Researchers have sequenced the genome of a 45,000-year-old modern human male from western Siberia for the first time, reavealing secrets of ancient mating and migration patterns. 

The ancient individual is the oldest modern human to ever undergo genome sequencing, and comparing his genome to those of people who lived later on in Europe and Asia could provide insight into their migration, the Max Planck Institute for Evolutionary Anthropology reported. All that is left of the subject is a relatively complete femur, but this small bone was enough to reveal some ancient secrets.

"The morphology of the bone suggests that it is an early modern human; that is an individual related to populations that are the direct ancestors of people alive today" said Bence Viola, an anthropologist who analyzed it. "This individual is one of the oldest modern humans found outside the Middle East and Africa."

The recent findings suggest the mash up between modern humans and Neanderthal took place between 50,000 and 60,000 years ago.
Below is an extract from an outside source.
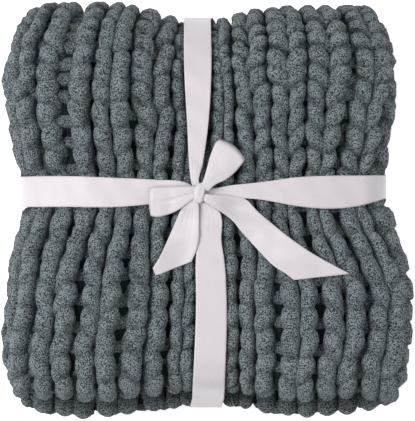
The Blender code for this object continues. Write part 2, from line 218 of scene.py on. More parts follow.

The piece of the skeleton, dubbed the Ust'-Ishim bone after the Siberian village it was discovered in, is believed to be equally related to people in East Asia and people that lived in Europe during the Stone Age.

"The population to which the Ust'-Ishim individual belonged may have split from the ancestors of present-day West Eurasian and East Eurasian populations before, or at about the same time, when these two first split from each other," team leader Svante Pääbo said. "It is very satisfying that we now have a good genome not only from Neandertals and Denisovans, but also from a very early modern human" 
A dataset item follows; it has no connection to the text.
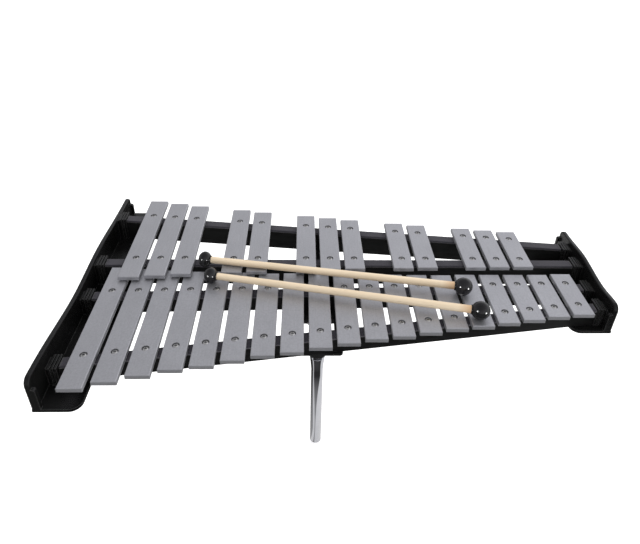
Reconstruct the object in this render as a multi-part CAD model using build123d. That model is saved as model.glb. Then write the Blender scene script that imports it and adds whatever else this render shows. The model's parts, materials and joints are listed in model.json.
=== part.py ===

The findings suggest the Ust'-Ishim individual may have belonged to a population of immigrants into Europe and Central Asia that have since died out. The man only possessed about 2 percent Neanderthal DNA, which is similar to what is seen in today's East Asians and Europeans; the length of the ancient individual's Neanderthal DNA segments is much longer than in present-day humans because they had not yet been reduced in size through the generations.
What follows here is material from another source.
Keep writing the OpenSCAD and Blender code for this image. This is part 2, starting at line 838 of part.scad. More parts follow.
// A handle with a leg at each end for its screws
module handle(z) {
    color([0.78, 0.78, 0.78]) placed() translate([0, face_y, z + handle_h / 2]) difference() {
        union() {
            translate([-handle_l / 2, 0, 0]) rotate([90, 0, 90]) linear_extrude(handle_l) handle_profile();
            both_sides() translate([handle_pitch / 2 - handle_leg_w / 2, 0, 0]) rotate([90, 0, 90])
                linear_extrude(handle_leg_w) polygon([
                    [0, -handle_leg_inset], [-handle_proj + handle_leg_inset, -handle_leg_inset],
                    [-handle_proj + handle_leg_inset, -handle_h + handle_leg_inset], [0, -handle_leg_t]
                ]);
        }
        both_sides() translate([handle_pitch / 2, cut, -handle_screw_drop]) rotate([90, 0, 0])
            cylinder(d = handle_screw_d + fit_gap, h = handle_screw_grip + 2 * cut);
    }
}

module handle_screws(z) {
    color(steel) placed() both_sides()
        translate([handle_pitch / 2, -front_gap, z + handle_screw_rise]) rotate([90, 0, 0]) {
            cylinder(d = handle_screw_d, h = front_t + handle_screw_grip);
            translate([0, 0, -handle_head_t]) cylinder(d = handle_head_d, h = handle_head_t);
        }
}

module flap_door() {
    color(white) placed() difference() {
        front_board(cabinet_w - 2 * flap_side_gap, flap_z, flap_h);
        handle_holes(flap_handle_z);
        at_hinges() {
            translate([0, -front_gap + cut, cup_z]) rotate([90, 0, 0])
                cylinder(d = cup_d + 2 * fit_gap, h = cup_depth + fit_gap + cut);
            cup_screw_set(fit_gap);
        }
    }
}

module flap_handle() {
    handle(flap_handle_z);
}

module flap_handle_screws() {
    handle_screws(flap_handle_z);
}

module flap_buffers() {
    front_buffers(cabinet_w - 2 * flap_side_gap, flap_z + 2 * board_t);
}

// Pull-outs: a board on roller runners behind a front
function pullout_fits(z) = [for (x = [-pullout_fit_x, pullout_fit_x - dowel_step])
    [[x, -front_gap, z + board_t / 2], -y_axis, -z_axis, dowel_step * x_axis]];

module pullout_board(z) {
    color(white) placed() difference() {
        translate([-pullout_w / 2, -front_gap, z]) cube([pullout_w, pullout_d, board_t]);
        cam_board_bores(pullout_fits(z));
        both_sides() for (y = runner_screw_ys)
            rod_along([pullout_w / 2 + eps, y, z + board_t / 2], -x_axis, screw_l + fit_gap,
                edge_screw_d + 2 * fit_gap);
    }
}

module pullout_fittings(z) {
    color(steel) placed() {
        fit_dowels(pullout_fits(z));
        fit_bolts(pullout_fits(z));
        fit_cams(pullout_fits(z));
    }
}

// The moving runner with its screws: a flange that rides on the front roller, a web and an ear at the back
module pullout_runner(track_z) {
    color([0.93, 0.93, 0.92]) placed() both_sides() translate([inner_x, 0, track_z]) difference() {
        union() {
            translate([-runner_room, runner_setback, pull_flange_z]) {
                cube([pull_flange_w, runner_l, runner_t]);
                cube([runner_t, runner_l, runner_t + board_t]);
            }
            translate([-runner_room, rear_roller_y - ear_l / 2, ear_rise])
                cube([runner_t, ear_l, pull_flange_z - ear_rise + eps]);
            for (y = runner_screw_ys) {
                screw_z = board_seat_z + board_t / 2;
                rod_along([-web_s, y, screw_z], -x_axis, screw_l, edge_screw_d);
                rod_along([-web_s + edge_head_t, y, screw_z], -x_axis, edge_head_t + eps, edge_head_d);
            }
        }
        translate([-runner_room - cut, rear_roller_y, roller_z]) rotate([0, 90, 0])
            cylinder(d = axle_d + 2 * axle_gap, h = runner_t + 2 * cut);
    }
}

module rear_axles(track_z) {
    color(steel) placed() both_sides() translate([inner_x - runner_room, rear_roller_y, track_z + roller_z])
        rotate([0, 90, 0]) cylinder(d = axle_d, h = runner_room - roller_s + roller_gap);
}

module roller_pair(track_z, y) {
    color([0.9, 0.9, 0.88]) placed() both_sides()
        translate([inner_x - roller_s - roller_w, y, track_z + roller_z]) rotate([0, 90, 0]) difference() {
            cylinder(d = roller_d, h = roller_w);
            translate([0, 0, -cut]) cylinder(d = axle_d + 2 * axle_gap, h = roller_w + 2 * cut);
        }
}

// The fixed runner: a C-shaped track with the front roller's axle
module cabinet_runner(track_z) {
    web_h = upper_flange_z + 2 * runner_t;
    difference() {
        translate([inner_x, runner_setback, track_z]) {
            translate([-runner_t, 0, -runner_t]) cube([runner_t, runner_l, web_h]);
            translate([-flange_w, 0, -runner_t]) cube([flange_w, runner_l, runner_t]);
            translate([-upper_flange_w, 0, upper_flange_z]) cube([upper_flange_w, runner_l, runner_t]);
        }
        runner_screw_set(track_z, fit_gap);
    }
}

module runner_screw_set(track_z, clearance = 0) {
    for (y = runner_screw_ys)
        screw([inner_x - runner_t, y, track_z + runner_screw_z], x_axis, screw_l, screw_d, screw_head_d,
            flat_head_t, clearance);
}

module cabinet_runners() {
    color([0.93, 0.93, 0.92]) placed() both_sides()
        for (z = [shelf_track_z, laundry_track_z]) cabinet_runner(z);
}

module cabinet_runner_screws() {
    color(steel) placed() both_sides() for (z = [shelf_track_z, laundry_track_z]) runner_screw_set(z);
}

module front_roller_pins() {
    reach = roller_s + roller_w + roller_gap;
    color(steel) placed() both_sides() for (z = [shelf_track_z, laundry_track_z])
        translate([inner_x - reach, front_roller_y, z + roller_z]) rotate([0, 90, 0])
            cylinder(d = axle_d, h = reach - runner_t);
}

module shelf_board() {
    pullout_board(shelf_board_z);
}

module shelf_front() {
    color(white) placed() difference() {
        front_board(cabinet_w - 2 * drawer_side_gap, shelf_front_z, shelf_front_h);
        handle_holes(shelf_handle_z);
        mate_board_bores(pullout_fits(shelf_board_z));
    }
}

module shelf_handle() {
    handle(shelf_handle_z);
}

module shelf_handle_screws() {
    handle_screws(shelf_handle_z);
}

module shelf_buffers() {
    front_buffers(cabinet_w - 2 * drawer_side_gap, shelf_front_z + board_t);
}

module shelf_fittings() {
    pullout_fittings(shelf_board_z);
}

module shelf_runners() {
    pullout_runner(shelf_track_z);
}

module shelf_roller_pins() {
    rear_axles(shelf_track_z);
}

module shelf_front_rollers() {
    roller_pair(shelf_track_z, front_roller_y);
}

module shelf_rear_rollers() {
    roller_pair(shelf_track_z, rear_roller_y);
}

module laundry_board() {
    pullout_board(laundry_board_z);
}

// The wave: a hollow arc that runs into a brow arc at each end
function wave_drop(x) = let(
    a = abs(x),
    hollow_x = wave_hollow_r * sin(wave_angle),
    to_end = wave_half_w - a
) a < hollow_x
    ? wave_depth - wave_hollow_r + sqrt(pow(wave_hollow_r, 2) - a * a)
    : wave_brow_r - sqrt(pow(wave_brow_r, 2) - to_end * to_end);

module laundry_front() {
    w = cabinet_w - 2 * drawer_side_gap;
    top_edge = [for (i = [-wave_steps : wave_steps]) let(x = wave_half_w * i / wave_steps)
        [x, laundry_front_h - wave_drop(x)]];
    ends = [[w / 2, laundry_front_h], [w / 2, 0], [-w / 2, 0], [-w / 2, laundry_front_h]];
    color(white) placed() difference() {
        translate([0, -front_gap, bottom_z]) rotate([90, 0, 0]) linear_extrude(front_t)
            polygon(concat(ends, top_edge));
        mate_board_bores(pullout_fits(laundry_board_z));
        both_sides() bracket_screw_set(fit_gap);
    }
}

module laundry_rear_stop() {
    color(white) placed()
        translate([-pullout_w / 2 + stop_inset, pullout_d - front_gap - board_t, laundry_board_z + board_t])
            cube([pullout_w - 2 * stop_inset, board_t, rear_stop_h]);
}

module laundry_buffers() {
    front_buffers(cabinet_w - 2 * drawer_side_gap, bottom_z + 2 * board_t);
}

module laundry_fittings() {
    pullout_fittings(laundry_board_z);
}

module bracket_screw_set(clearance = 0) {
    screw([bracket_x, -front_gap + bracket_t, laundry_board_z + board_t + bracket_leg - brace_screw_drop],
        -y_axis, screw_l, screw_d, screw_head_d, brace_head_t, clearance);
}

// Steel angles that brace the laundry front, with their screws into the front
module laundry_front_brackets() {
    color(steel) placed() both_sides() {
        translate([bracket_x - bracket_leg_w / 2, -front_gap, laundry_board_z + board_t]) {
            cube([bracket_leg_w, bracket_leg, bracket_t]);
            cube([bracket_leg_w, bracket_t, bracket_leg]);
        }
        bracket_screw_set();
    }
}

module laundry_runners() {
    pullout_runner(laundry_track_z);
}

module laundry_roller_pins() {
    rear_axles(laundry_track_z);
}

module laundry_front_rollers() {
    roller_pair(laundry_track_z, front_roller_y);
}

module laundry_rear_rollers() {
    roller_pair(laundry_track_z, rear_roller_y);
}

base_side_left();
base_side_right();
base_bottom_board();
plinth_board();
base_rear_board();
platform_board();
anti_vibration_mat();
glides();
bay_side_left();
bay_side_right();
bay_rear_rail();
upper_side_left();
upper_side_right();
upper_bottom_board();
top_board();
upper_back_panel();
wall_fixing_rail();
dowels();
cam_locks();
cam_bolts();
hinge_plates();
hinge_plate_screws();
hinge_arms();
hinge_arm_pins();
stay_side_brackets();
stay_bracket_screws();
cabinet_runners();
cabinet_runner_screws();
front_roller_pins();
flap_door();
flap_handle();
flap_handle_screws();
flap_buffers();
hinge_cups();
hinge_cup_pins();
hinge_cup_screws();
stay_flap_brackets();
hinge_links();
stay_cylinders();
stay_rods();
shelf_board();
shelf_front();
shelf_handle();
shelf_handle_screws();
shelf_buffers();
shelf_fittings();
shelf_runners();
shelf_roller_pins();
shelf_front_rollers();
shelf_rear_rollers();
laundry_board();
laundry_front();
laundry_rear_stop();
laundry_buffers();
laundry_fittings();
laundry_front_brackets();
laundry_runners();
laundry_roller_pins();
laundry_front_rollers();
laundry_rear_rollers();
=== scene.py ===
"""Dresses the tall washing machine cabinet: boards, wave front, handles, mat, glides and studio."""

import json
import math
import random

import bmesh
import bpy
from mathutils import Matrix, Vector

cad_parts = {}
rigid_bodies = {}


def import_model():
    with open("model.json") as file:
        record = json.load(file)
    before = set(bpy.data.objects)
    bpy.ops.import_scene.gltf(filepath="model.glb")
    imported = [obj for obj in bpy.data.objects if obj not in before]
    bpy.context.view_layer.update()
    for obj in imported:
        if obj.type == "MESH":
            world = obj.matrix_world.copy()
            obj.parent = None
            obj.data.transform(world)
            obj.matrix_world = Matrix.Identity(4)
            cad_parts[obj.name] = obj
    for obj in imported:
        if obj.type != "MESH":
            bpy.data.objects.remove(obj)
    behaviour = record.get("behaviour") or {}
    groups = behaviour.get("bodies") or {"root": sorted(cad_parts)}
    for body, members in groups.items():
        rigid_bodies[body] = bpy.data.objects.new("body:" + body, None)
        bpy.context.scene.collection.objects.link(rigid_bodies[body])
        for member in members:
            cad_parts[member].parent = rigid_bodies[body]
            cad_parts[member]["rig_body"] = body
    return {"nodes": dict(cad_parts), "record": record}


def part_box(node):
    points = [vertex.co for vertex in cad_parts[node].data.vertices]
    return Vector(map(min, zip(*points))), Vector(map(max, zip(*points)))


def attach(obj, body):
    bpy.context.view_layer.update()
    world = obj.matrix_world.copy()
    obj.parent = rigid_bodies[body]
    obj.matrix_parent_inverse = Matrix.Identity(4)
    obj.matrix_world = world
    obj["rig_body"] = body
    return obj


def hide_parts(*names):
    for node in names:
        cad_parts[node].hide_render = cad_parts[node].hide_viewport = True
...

"This allowed us to estimate that the ancestors of the Ust'-Ishim individual mixed with Neandertals approximately 7,000 [to] 13,000 years before this individual lived or about 50,000 to 60,000 years ago, which is close to the time of the major expansion of modern humans out of Africa and the Middle East", said Janet Kelso, who led the computer-based analyses of the genome.

The research also allowed the scientists to estimate the rate at which mutations accumulate in the human genome. The findings suggest between one and two mutations per year tend to accumulate in the genomes of populations in Europe and Asia since the Ust'-Ishim man walked the Earth.

The findings were published in a recent edition of the journal Nature.